Directions = List each line holding the string "materials".

^^^^

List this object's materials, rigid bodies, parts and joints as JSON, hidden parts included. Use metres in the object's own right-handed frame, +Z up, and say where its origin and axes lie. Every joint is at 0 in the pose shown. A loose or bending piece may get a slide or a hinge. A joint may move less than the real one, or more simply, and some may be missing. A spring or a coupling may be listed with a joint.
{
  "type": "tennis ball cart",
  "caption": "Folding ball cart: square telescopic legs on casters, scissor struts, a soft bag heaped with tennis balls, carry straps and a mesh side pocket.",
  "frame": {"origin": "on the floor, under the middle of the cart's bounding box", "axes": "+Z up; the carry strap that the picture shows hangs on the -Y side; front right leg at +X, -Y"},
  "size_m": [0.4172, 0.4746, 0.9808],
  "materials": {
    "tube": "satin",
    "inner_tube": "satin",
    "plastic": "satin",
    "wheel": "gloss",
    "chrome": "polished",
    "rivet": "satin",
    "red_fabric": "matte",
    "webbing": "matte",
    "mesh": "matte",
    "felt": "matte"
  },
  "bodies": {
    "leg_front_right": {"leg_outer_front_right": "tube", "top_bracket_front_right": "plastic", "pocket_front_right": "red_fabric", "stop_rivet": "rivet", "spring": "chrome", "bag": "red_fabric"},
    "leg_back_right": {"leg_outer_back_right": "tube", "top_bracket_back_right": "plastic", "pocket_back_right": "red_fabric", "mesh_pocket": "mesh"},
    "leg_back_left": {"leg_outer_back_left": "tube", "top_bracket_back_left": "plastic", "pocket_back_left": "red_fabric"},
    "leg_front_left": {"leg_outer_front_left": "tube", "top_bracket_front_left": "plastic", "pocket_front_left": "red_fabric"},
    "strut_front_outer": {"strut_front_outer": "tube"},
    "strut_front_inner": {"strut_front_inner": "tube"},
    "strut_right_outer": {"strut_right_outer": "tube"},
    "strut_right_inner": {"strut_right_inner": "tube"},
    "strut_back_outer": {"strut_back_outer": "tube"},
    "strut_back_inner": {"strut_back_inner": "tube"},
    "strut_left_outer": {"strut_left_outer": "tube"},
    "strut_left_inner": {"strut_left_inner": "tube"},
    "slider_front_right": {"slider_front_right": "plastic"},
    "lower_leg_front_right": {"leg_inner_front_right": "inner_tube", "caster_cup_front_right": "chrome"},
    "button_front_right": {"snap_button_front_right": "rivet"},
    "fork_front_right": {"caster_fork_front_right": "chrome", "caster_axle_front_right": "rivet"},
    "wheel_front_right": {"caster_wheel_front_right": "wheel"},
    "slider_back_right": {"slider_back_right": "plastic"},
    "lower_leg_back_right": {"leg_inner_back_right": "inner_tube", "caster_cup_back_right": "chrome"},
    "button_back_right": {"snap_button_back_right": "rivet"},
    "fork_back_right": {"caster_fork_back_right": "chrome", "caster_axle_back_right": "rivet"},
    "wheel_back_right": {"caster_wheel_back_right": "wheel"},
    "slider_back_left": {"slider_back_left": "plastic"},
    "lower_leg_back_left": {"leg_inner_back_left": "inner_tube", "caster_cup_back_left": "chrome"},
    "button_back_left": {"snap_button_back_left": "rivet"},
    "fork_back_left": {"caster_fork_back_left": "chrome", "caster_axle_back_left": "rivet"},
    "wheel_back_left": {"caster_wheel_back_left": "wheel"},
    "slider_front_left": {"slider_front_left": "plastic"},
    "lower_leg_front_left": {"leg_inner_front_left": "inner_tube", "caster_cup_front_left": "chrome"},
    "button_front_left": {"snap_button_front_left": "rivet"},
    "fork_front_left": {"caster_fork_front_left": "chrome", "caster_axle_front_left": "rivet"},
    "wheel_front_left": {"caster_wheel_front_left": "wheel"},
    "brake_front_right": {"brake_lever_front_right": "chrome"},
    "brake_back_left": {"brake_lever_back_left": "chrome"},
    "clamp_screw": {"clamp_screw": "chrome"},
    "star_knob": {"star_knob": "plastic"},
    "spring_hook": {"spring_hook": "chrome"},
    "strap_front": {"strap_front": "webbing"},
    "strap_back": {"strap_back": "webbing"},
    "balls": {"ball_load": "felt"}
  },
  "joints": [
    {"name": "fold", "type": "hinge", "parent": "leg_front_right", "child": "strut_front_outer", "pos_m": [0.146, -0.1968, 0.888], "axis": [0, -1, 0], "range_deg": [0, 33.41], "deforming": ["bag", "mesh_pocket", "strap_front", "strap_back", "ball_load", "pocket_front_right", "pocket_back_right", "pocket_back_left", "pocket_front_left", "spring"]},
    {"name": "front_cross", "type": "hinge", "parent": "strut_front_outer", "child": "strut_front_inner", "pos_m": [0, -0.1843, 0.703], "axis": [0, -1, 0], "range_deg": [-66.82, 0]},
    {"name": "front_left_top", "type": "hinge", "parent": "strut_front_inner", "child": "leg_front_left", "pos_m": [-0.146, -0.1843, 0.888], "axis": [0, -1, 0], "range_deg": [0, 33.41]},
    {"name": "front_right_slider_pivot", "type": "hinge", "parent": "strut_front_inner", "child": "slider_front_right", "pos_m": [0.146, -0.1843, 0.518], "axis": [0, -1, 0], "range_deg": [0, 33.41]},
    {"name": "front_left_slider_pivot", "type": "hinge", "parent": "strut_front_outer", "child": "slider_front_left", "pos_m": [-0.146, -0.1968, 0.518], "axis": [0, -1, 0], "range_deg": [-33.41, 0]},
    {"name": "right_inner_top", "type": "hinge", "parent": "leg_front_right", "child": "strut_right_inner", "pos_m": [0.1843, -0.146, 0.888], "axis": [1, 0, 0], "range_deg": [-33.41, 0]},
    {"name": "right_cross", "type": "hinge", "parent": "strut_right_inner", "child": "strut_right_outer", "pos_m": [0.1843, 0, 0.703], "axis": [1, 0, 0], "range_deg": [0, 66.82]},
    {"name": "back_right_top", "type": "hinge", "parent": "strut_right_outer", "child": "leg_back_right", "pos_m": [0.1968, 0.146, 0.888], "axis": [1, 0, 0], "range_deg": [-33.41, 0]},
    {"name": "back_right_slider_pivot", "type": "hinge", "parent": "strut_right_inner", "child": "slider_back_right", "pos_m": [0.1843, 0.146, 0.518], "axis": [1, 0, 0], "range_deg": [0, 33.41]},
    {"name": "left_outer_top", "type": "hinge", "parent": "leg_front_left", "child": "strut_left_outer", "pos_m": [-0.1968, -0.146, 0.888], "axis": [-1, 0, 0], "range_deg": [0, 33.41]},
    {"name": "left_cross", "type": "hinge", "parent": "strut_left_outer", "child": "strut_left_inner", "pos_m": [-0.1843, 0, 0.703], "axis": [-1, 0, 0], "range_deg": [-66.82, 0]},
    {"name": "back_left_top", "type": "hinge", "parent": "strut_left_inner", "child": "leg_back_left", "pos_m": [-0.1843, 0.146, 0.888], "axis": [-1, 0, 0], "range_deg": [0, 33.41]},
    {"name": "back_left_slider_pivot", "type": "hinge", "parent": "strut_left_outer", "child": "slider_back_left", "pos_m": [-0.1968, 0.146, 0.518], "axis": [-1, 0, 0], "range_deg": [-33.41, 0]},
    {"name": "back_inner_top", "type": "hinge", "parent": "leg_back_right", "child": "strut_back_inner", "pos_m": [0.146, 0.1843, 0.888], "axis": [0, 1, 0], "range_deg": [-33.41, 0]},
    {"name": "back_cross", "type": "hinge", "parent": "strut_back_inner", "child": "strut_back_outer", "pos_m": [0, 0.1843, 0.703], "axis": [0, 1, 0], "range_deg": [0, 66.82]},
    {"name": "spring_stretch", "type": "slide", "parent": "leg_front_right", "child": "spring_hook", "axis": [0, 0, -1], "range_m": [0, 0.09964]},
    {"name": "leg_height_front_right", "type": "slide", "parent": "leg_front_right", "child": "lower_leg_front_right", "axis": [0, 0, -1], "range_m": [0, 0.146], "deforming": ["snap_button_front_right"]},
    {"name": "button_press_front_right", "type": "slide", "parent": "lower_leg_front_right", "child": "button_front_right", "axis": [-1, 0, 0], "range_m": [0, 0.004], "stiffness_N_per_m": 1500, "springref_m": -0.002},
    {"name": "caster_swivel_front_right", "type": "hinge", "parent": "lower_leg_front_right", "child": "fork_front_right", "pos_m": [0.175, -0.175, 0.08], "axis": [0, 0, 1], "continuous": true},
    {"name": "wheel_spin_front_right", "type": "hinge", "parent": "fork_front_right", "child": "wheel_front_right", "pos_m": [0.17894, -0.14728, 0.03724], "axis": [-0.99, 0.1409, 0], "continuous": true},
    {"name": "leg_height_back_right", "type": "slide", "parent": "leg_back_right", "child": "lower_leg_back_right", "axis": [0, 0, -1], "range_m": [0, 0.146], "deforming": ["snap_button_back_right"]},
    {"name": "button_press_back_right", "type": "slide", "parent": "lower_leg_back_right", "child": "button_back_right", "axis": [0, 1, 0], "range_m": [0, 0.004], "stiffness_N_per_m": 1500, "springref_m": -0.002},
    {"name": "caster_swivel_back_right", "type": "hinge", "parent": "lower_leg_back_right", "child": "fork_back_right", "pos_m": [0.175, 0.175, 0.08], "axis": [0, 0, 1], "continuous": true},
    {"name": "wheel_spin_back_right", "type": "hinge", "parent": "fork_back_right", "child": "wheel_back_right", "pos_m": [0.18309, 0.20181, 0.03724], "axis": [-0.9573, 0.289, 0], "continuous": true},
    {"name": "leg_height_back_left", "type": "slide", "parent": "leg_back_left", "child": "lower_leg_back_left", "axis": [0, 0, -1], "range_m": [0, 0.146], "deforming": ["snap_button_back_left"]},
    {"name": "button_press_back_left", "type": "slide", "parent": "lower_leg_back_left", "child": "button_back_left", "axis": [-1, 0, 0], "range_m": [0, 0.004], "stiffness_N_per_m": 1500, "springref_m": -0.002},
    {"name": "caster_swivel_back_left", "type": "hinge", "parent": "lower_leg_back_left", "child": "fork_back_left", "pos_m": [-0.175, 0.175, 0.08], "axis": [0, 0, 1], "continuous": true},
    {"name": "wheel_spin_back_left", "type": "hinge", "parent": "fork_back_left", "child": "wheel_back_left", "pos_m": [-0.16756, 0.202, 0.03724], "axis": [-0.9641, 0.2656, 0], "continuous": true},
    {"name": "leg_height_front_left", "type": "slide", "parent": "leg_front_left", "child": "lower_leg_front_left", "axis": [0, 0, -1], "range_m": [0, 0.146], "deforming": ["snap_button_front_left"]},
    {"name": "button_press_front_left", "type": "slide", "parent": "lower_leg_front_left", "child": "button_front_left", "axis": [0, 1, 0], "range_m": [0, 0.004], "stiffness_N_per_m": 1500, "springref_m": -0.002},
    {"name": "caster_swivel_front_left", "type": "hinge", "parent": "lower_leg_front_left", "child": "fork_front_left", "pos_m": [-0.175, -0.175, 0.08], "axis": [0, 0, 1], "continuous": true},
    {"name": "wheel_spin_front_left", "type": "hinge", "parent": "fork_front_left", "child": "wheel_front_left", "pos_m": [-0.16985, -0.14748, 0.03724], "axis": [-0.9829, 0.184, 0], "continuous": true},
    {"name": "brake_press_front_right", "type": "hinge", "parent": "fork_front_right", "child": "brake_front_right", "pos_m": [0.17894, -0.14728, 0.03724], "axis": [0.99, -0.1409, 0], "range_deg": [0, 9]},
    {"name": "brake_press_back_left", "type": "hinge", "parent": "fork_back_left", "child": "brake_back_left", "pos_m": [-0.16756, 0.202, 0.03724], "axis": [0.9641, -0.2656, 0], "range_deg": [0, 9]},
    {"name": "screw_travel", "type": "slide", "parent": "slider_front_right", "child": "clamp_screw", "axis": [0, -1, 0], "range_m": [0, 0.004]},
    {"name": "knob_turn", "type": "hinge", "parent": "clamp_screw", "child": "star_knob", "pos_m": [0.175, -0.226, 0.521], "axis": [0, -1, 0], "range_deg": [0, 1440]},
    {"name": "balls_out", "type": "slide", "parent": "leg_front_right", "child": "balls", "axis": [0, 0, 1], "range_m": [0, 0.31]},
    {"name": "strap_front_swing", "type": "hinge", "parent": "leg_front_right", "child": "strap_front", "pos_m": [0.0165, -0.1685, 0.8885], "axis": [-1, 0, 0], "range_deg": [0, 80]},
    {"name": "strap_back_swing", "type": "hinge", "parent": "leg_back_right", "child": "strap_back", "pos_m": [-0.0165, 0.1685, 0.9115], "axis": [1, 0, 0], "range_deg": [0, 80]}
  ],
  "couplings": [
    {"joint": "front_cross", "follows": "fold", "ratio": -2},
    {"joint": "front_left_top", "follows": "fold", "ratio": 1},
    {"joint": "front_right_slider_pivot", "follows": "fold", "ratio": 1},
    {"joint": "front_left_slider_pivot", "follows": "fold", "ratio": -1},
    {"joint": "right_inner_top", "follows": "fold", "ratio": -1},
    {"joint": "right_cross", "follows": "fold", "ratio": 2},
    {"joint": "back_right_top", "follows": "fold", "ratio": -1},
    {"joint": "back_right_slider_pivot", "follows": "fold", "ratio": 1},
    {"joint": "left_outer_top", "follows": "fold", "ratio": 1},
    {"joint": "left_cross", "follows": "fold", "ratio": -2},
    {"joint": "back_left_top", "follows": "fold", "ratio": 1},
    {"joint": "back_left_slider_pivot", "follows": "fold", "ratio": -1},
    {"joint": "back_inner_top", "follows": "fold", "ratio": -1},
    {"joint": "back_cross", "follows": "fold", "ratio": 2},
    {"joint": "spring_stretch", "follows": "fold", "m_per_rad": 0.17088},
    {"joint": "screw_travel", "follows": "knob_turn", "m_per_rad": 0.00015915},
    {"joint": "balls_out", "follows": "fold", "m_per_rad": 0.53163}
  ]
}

^^^^

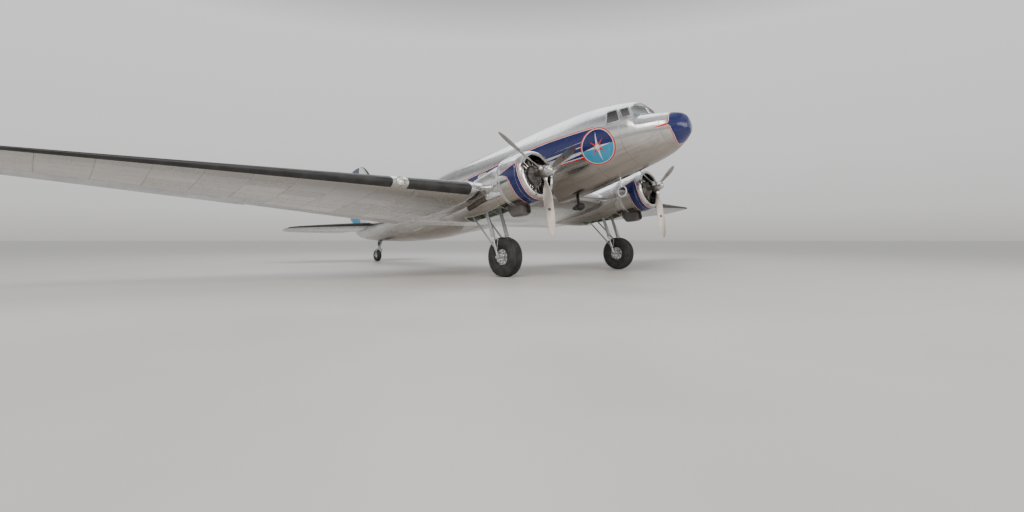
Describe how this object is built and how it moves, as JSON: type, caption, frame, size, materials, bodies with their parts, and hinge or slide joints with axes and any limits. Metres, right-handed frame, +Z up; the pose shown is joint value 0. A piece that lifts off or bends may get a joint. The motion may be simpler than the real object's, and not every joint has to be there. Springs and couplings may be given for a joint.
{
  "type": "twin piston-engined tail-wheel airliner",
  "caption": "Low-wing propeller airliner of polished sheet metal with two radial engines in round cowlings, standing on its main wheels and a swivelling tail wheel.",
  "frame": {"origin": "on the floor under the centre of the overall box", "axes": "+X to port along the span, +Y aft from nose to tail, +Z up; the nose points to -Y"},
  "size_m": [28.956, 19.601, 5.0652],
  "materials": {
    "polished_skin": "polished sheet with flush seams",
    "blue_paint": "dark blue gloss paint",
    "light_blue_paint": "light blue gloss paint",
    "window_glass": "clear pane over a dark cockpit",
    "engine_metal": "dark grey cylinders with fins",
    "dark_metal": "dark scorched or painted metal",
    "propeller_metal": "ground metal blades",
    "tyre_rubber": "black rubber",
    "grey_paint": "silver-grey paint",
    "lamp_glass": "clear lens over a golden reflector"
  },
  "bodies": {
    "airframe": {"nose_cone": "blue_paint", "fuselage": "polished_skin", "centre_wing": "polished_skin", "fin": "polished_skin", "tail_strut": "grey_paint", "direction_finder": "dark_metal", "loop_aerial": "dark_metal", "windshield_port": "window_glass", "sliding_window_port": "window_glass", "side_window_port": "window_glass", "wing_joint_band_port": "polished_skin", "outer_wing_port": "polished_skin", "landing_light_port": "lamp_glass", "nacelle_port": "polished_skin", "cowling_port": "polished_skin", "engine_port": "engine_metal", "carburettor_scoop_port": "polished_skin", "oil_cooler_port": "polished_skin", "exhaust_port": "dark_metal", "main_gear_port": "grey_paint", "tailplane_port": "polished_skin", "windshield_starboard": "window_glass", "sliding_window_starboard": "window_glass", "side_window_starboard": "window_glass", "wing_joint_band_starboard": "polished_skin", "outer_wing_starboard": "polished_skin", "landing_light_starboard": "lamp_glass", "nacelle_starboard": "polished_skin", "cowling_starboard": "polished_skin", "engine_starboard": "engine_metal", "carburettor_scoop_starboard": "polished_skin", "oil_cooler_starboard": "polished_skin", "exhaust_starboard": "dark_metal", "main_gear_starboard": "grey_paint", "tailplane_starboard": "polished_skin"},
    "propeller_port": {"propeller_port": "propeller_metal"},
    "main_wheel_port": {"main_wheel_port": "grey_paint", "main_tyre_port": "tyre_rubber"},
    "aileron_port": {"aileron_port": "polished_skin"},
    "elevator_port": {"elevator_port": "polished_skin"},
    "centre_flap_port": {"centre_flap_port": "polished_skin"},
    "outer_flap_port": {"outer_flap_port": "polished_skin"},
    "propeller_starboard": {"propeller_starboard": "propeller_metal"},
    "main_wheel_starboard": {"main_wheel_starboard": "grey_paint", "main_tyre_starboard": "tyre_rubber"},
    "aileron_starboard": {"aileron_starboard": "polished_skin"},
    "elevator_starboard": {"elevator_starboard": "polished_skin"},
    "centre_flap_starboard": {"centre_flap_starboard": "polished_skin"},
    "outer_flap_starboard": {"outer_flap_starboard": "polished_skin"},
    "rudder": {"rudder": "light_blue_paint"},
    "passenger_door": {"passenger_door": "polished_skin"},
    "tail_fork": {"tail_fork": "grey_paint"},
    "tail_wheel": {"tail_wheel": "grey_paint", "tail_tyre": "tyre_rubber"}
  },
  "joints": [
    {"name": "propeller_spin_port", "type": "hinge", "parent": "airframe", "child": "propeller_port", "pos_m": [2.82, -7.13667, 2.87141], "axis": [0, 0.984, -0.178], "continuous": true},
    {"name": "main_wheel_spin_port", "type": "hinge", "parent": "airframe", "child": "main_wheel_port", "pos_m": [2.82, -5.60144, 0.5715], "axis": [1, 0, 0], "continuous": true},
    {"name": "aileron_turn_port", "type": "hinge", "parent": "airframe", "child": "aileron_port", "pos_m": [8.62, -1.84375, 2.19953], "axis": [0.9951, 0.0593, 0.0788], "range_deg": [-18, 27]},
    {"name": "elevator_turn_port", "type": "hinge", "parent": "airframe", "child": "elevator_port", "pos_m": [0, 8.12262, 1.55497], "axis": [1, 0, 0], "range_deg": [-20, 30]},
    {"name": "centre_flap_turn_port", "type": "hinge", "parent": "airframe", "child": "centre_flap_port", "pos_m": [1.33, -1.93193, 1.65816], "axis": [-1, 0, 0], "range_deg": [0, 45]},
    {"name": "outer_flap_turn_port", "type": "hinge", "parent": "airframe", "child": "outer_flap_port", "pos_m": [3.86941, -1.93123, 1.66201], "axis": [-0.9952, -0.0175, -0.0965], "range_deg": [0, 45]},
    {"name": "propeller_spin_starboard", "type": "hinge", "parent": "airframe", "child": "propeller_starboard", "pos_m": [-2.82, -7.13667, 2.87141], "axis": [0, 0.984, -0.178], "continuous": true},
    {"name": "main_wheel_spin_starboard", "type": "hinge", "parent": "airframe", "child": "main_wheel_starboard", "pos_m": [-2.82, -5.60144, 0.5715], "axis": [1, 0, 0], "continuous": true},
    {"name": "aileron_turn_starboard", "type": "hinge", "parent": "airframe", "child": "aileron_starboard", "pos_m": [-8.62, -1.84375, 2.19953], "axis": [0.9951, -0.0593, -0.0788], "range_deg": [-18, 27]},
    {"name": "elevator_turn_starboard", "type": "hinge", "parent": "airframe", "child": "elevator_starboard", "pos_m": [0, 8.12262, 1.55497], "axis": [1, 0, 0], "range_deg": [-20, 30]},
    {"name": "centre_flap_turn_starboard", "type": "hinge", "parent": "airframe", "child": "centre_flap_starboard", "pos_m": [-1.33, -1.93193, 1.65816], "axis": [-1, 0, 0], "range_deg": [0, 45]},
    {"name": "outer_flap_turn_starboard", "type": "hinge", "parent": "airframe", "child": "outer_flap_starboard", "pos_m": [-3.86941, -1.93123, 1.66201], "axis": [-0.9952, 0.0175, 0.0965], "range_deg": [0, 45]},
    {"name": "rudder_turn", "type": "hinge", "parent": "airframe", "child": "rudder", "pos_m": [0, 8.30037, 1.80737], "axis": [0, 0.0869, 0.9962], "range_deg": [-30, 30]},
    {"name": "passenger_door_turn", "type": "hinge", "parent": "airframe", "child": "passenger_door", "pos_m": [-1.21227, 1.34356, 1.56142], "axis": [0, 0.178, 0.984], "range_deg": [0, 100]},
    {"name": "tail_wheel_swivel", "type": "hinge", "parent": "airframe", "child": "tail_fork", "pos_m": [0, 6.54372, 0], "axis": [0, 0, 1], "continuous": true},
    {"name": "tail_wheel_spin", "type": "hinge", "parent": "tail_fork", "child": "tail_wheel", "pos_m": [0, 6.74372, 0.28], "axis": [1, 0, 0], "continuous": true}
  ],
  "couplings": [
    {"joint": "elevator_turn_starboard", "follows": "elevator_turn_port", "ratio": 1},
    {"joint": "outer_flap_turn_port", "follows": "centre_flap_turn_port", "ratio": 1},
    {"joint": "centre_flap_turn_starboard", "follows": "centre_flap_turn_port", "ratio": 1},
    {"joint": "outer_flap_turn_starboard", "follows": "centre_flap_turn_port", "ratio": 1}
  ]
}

^^^^

Expected answer =
List this object's materials, rigid bodies, parts and joints as JSON, hidden parts included. Use metres in the object's own right-handed frame, +Z up, and say where its origin and axes lie. Every joint is at 0 in the pose shown. A loose or bending piece may get a slide or a hinge. A joint may move less than the real one, or more simply, and some may be missing. A spring or a coupling may be listed with a joint.
  "materials": {
Describe how this object is built and how it moves, as JSON: type, caption, frame, size, materials, bodies with their parts, and hinge or slide joints with axes and any limits. Metres, right-handed frame, +Z up; the pose shown is joint value 0. A piece that lifts off or bends may get a joint. The motion may be simpler than the real object's, and not every joint has to be there. Springs and couplings may be given for a joint.
  "materials": {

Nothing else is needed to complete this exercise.